The country holding by far the most debt is Japan which held $1.2 trillion at the end of March, 2005. In recent years the People's Republic of China has also become a major holder of Treasury debt, holding $223.5 billion at that time.
Paying the debt: The most common method used today to "reduce" the debt is by growing the nation's GDP. The hope is that the deficit spending that increases the debt will increase GDP by a greater amount, and thus—in relative terms, at least—the debt would decrease. This worked to great effect in the U.S. between the end of World War II and 1980, even though the debt showed a net increase in absolute value over the same period.
The debt could also be paid down by increasing revenue through increased taxes and other fees, such as import tariffs. Over 47% of the personal income tax (but not of total tax revenue) collected in 2003 was spent on paying interest on the debt. Additionally, if it were possible to avoid incurring new debt, current revenues could be used to pay off the bonds sold and the loans taken. By U.S. law, a budget surplus must be used to pay down what the government owes, though the nation continues to issue securities.
It is also possible to repay the debt by simply printing more money.

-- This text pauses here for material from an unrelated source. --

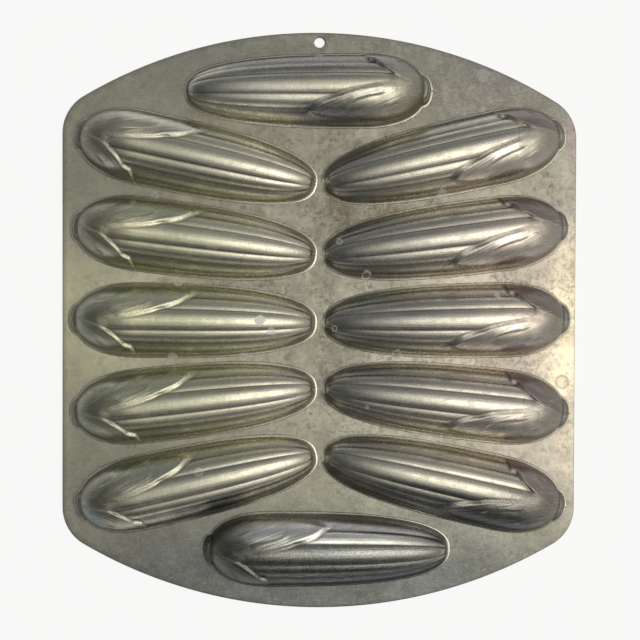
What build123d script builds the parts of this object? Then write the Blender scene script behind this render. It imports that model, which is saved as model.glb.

However, this is destructive to an economy, as it results in inflation, reducing the actual worth of the national currency. If the country attempted to repay a huge amount of debt at once with this method, hyper-inflation would result, leading to a drastic reduction in the value of cash. The United States government can't actually use this method as the sole right to print money is given by the law to the Federal Reserve."
http://en.wikipedia.org/wiki/U.S._public_debt
This explanation is fully supported by the graphs in the links above. This also supports what I said that the international economy today, with the EU, Asia's Rising Tigers, and that massively huge Chinese economic machine, make today's international economy and the logistics used to maintain it - and to maintain our own economy - a lot different today than they were in the 80's and 90's.